TASK INSTRUCTIONS — Using the listing below, select the lines with the word "parts" and copy them.

ENTRIES SHOWN —
--------
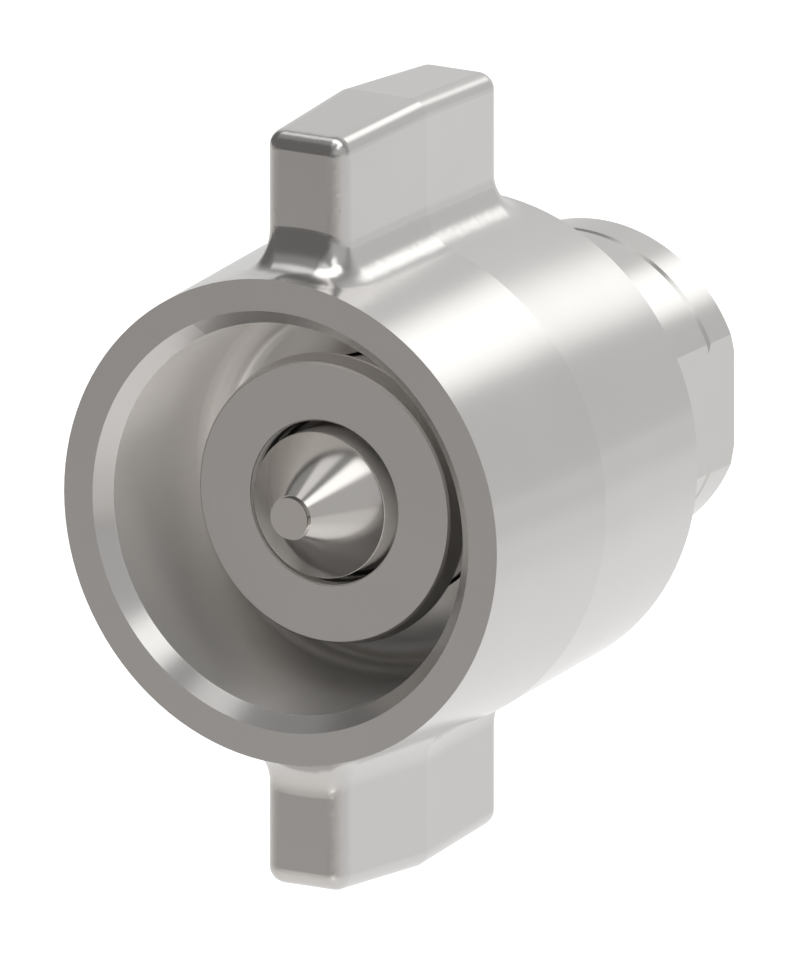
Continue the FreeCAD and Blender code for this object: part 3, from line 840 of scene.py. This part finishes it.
def build_camera(scene, values):
    """Parallel camera at the photograph's angle, a metre from its target."""
    data = bpy.data.cameras.new("camera")
    data.type = "ORTHO"
    data.sensor_fit = "VERTICAL"
    data.ortho_scale = values.view_height
    data.clip_start, data.clip_end = CAMERA_CLIP
    camera = bpy.data.objects.new("camera", data)
    bpy.context.collection.objects.link(camera)
    across = math.cos(values.elevation)
    away = Vector((
        math.sin(values.azimuth) * across, -math.cos(values.azimuth) * across,
        math.sin(values.elevation)))
    camera.location = Vector(values.target) + away
    camera.rotation_euler = away.to_track_quat("Z", "Y").to_euler()
    scene.camera = camera


class COUPLING_OT_stage(bpy.types.Operator):
    """Build the room light, the pale floor and the camera."""

    bl_idname = "coupling.stage"
    bl_label = "Stage"

    def execute(self, context):
        scene = context.scene
        values = scene.coupling_stage
        build_room(scene)
        build_floor(values.floor_size, values.floor_colour, CAD_BOX[0][2] - values.floor_drop)
        build_bore_light(values)
        build_camera(scene, values)
        scene.view_settings.view_transform = "Standard"
        scene.view_settings.look = "None"
        return {"FINISHED"}


class COUPLING_PT_panel(bpy.types.Panel):
    """Panel that lists the coupling's steps."""

    bl_idname = "COUPLING_PT_panel"
    bl_label = "Dry break coupling"
    bl_space_type = "VIEW_3D"
    bl_region_type = "UI"
    bl_category = "Coupling"

    def draw(self, context):
        for step in STEPS:
            self.layout.operator(step.bl_idname)
        for group in GROUPS:
            values = getattr(context.scene, group)
            for name in values.__annotations__:
                self.layout.prop(values, name)


GROUPS = {
    "coupling_finishes": CouplingFinishes,
    "coupling_poppet": PoppetHead,
    "coupling_port": PortThread,
    "coupling_spring": CoilSpring,
    "coupling_stage": CouplingStage,
}
STEPS = (
    COUPLING_OT_finishes, COUPLING_OT_valve_head, COUPLING_OT_port_thread,
    COUPLING_OT_valve_spring, COUPLING_OT_stage,
)
CLASSES = (*GROUPS.values(), *STEPS, COUPLING_PT_panel)


def register():
    for item in CLASSES:
        bpy.utils.register_class(item)
    for name, group in GROUPS.items():
        setattr(bpy.types.Scene, name, PointerProperty(type=group))


def unregister():
    for name in GROUPS:
        delattr(bpy.types.Scene, name)
    for item in reversed(CLASSES):
        bpy.utils.unregister_class(item)


def main():
    register()
    bpy.ops.coupling.finishes()
    bpy.ops.coupling.valve_head()
    bpy.ops.coupling.port_thread()
    bpy.ops.coupling.valve_spring()
    bpy.ops.coupling.stage()


if __name__ == "__main__":
    main()
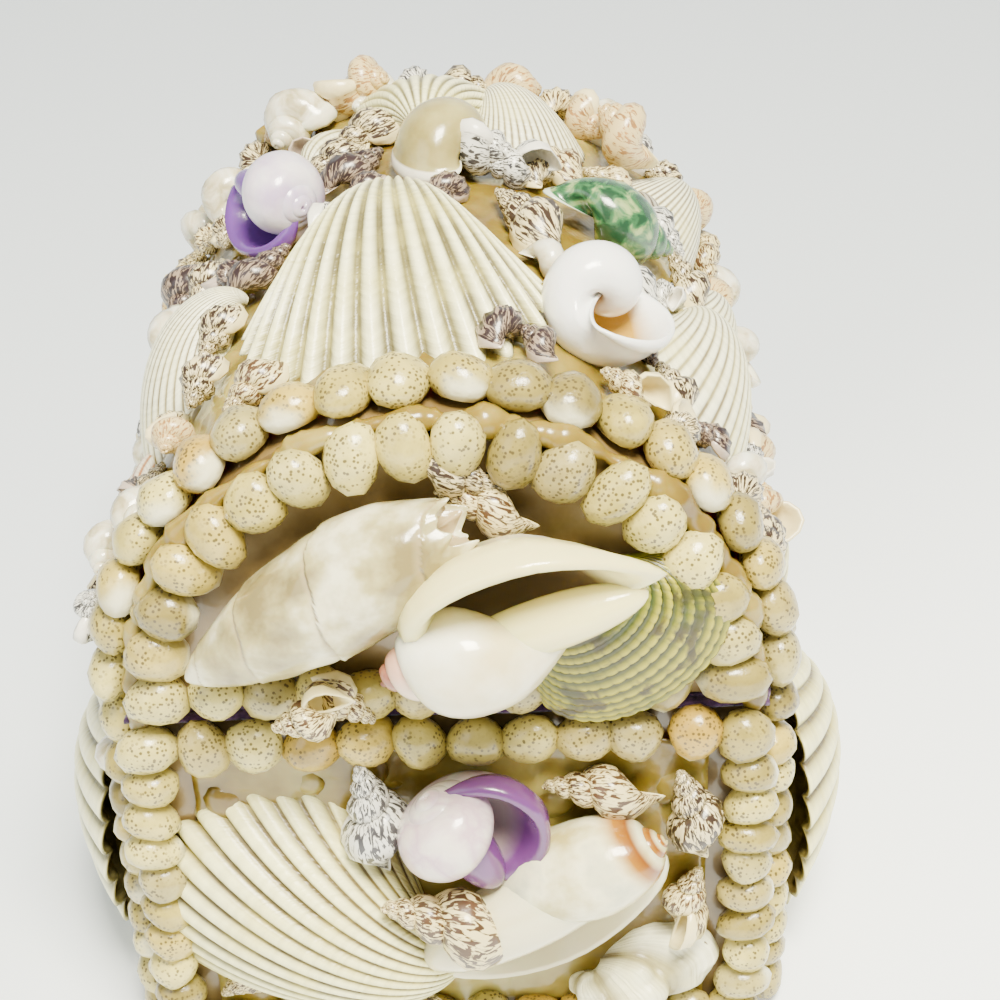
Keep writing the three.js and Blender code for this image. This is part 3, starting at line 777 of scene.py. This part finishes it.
cream = glossy_material(
    "cream_conch", [(0.35, (0.5, 0.42, 0.15)), (0.52, (0.84, 0.79, 0.5)), (0.7, (0.5, 0.5, 0.36))],
    110, (0.74, 0.68, 0.42), (0.4, 0.24, 0.09), orange_ends,
)
mauve = glossy_material(
    "mauve_snail", [(0.35, (0.76, 0.66, 0.6)), (0.5, (0.6, 0.42, 0.48)), (0.65, (0.78, 0.7, 0.62))],
    150, (0.12, 0.035, 0.15), (0.34, 0.25, 0.26), distortion=0.5,
)
violet = glossy_material(
    "violet_snail", [(0.35, (0.76, 0.7, 0.72)), (0.6, (0.5, 0.38, 0.56))],
    110, (0.13, 0.045, 0.24), (0.03, 0.006, 0.08),
)
milk = glossy_material(
    "milk_snail", [(0.4, (0.9, 0.89, 0.86)), (0.7, (0.93, 0.92, 0.9))],
    60, (0.9, 0.89, 0.85), (0.45, 0.26, 0.03),
)
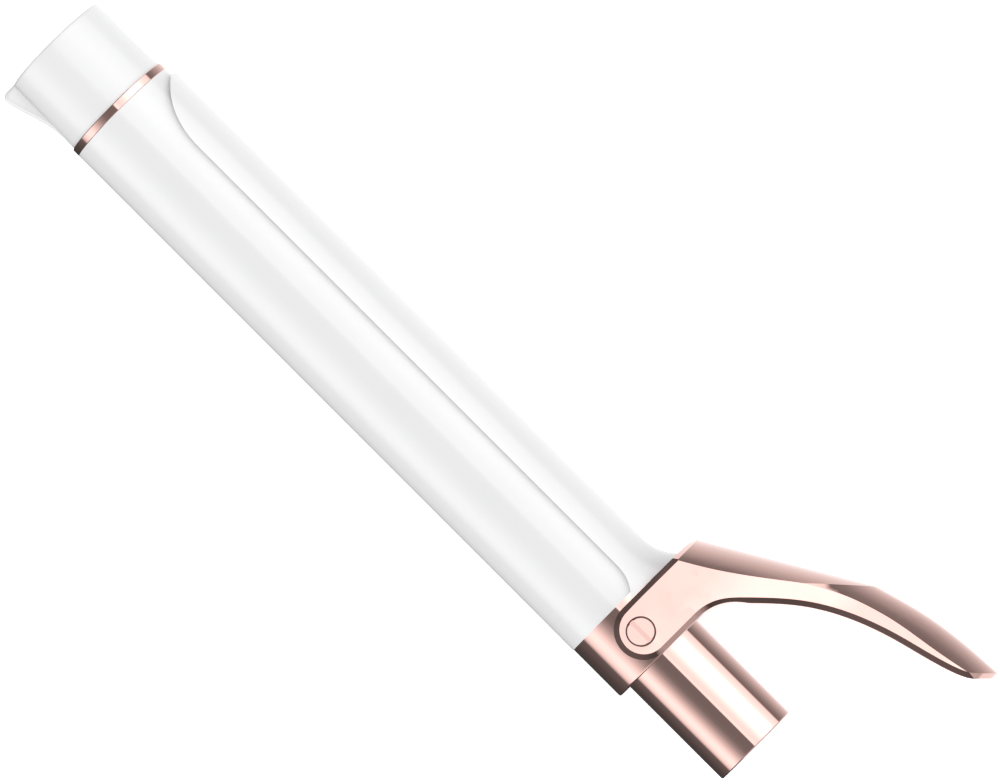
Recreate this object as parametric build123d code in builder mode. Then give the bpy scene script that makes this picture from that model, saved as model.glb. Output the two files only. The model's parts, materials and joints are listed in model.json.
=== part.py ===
"""Clip barrel for an interchangeable curling iron, lying on its side. Units are millimetres.

X runs along the barrel axis from the stem's end face (X = 0) to the cool tip. The clip and its
thumb lever are on the -Y side, the fin of the cool tip is on the +Y side, and +Z is up.
"""
import os
from math import cos, radians, sin, tan

from build123d import *

os.makedirs("parts", exist_ok=True)

# ---- driving dimensions -------------------------------------------------------------------------
barrel_radius = 16.0            # 32 mm barrel
barrel_wall = 1.0
barrel_start = 51.0
barrel_end = 232.7
ring_length = 2.2
tip_length = 22.9
tip_root_radius = 15.5
tip_end_radius = 15.3

stem_radius = 12.25
stem_length = 33.9              # as far as the collar
recess_depth = 0.5              # recess in the collar's back face, which seats the sleeve
seat_radius = 12.0              # the sleeve's land in that recess
collar_radius = 15.8

clip_gap = 0.24                 # clip to barrel
clip_thickness = 1.1
clip_edge_y = -7.73             # straight edges of the clip
clip_end = 230.3
flare_height = 21.0             # height of the clip's root above the axis
flare_start = 60.0

pivot_x = 41.95
ear_face_z = 18.5
ear_inner_z = 16.1
ear_radius = 7.8
ear_center = (41.7, -0.85)
lever_front = 49.5
lever_bevel = (1.5, 2.0)        # along the side face, and across it
roof_bevel = 1.3
roof_thickness = 2.0
ridge_slope = 30.4              # degrees, straight front part of the lever
ridge_point = (47.7, -27.5)     # a point on the straight ridge
front_crown = (22.0, 14.1)      # half axes of the elliptical section of the lever's top
pad_crown = (24.8, 39.6)
pad_slope = 16.0                # degrees, where the thumb pad starts
pad_start = (6.9, -51.4)

fit = 0.05                      # radial clearance of sliding and running fits
thread_fit = 0.02               # radial clearance of threads, drawn plain

# ---- sizes worked out from them -----------------------------------------------------------------
barrel_bore = barrel_radius - barrel_wall
ring_end = barrel_end + ring_length
tip_end = ring_end + tip_length
clip_inner = barrel_radius + clip_gap
clip_outer = clip_inner + clip_thickness
ear_wall = ear_face_z - ear_inner_z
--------
REPLY —
Recreate this object as parametric build123d code in builder mode. Then give the bpy scene script that makes this picture from that model, saved as model.glb. Output the two files only. The model's parts, materials and joints are listed in model.json.
os.makedirs("parts", exist_ok=True)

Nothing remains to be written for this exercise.